(Exercise description) Extract, word for word, every line from the one containing "Continue the build123d" through the one containing "node_tree.nodes.clear()", with both end lines kept.

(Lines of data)

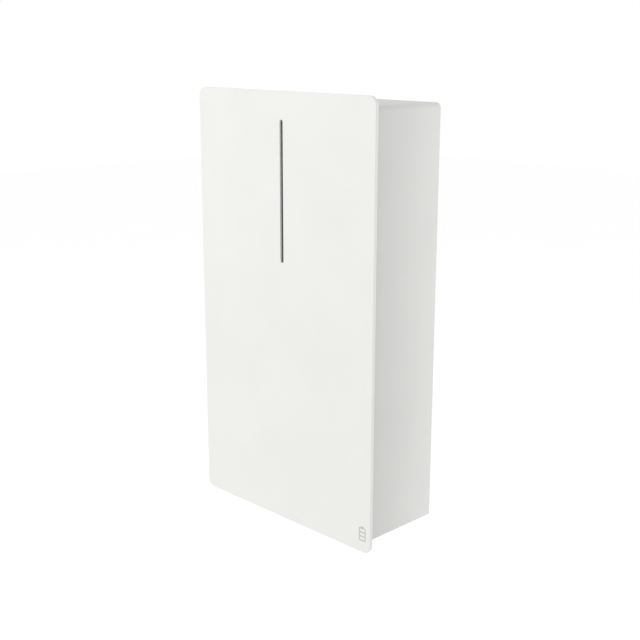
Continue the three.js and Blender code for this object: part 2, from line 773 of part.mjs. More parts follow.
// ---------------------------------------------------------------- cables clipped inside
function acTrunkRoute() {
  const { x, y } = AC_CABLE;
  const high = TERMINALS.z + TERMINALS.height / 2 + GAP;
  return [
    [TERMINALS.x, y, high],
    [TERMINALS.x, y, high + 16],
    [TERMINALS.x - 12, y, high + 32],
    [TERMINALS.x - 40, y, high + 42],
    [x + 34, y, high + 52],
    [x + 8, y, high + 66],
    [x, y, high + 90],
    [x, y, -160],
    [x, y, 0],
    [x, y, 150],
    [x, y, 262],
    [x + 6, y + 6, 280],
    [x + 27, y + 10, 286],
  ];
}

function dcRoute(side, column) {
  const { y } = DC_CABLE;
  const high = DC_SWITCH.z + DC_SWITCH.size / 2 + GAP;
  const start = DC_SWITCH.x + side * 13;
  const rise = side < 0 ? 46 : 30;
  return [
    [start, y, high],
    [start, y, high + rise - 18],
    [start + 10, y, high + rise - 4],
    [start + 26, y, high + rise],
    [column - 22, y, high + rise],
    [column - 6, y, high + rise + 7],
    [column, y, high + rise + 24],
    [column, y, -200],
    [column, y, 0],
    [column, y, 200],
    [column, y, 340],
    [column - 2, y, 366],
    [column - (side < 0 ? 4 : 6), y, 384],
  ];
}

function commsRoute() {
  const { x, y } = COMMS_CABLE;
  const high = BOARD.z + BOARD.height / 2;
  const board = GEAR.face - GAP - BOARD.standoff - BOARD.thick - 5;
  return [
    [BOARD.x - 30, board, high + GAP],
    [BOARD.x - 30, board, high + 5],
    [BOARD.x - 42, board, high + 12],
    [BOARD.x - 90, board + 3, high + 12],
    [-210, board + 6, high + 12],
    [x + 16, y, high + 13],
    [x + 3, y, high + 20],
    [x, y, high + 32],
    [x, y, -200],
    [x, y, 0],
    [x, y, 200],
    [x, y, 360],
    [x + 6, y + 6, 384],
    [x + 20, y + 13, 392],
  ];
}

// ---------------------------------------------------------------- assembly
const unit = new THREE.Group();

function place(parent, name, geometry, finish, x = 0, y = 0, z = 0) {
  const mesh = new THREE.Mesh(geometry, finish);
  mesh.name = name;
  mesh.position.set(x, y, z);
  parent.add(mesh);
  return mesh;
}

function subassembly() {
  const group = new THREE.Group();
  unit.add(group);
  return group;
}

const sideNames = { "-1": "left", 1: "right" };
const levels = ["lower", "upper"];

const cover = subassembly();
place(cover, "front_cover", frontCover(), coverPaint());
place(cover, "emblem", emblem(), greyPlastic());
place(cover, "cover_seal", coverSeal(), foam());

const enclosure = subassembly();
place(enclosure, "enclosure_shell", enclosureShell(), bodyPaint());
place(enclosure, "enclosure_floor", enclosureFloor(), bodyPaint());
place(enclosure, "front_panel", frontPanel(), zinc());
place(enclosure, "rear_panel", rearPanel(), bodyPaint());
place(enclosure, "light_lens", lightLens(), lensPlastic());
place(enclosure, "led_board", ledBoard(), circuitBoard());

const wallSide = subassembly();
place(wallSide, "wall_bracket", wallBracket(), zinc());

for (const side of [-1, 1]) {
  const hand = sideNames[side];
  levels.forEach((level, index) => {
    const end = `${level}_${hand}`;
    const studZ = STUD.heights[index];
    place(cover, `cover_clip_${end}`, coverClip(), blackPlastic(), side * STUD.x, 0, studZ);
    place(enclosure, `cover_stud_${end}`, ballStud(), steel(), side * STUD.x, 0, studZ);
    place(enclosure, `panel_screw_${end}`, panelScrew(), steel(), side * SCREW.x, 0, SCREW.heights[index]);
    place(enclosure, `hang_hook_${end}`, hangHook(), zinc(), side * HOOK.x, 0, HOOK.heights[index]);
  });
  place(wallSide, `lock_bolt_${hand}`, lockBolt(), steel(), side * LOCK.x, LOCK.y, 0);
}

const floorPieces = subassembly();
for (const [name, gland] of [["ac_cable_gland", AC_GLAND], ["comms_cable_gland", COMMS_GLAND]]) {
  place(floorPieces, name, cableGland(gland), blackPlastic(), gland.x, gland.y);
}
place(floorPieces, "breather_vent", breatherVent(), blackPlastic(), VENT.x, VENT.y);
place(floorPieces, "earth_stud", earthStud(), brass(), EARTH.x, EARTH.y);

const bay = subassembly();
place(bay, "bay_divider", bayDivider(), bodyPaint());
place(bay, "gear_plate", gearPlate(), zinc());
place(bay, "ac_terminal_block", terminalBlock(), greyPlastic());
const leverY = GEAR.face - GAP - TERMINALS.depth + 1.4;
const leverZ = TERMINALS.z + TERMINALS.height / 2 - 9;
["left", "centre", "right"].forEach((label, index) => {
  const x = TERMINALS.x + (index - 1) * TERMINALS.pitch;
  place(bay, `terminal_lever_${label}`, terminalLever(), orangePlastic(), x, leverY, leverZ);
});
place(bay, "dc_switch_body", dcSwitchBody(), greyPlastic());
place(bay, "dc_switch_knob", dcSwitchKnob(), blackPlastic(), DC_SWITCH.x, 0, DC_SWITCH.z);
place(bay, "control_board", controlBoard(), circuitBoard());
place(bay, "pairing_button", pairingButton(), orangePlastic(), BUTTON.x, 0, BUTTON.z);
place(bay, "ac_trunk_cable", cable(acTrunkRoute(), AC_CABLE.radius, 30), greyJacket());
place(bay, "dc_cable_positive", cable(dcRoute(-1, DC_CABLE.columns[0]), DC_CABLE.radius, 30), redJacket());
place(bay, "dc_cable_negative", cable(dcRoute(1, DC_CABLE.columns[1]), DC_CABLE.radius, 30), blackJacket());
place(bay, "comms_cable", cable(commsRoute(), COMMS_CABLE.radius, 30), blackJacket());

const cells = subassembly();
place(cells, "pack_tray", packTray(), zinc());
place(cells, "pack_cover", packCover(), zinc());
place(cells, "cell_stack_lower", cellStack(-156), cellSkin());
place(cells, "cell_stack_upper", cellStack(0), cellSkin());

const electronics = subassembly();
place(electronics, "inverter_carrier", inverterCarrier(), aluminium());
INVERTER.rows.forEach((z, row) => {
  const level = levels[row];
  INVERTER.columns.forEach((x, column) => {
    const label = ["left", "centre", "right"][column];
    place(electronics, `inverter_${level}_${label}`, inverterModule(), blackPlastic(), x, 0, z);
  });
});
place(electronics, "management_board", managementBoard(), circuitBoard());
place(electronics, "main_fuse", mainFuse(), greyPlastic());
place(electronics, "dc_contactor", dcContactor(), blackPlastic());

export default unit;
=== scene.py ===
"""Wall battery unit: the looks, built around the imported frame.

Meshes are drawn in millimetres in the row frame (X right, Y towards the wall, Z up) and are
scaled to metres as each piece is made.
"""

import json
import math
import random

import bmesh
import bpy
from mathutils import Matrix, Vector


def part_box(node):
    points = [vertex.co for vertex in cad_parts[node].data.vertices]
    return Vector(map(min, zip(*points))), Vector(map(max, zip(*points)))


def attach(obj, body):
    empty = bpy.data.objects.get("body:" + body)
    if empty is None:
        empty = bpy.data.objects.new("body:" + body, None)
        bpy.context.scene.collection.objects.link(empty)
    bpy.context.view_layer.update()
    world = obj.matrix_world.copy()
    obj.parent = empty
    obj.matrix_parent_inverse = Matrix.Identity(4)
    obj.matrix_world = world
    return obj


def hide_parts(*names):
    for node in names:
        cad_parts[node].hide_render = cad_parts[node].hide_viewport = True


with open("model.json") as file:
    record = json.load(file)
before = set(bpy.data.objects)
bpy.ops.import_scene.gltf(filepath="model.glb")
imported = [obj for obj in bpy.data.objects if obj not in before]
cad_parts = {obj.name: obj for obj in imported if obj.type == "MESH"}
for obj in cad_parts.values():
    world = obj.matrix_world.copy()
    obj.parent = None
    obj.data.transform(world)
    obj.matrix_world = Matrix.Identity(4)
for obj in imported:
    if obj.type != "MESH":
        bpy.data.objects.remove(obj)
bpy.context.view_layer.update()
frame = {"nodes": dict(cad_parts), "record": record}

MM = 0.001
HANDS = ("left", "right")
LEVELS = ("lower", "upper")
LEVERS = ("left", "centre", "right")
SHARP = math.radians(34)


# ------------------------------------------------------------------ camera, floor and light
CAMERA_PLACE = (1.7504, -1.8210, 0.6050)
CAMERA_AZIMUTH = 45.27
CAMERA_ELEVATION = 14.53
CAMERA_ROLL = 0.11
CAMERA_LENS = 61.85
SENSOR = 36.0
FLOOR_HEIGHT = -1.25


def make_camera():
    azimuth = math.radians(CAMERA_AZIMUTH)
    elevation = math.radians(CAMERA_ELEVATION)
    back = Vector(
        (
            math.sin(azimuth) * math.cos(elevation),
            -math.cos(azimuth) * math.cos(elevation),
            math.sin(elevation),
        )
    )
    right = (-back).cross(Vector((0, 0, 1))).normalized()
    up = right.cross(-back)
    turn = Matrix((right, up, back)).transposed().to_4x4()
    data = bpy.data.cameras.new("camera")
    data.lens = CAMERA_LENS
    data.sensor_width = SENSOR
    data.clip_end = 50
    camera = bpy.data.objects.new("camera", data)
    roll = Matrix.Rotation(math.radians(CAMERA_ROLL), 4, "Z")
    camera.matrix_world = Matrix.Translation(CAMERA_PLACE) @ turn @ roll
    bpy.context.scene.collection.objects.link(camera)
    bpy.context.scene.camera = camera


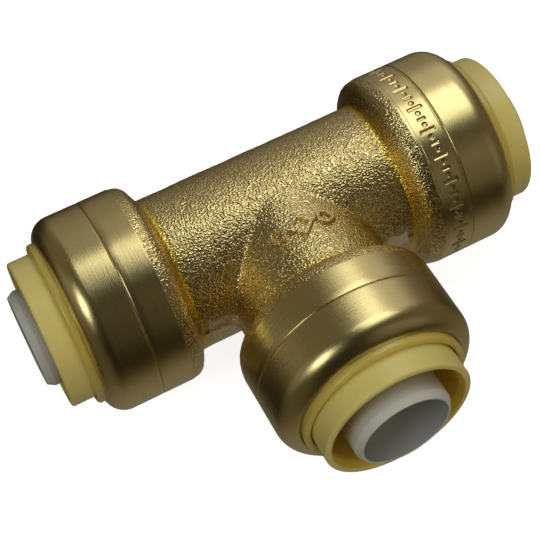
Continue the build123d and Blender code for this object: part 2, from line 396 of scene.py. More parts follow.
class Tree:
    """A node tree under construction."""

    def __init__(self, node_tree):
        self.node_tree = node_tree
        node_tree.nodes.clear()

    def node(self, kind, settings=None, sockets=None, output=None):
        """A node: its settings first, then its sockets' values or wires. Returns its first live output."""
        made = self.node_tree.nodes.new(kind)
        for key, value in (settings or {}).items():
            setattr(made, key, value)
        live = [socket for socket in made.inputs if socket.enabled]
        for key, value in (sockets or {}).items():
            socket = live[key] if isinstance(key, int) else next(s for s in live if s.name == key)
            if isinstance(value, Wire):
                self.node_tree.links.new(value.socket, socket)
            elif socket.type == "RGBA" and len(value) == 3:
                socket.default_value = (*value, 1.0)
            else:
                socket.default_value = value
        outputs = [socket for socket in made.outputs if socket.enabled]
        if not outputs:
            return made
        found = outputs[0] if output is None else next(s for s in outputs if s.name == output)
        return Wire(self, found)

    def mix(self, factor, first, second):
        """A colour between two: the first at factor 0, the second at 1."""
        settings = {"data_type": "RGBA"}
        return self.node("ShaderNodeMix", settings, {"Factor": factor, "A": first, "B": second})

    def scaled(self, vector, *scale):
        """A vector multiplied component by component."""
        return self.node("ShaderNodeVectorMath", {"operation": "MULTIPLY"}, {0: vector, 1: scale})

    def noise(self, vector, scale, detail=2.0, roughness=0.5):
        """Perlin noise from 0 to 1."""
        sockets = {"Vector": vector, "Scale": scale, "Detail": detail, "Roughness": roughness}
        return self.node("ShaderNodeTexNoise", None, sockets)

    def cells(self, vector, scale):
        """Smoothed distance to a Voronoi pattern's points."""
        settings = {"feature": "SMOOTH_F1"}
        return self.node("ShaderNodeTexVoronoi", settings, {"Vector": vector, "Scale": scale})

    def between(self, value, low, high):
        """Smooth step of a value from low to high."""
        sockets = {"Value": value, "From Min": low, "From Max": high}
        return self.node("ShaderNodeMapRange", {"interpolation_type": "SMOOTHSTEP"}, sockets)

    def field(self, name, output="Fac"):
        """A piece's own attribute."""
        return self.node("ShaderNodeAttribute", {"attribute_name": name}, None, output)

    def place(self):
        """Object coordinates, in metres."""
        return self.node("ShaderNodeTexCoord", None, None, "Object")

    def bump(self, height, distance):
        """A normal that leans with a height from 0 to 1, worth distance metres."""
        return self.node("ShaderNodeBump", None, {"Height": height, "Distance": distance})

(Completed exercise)
Continue the build123d and Blender code for this object: part 2, from line 396 of scene.py. More parts follow.
class Tree:
    """A node tree under construction."""

    def __init__(self, node_tree):
        self.node_tree = node_tree
        node_tree.nodes.clear()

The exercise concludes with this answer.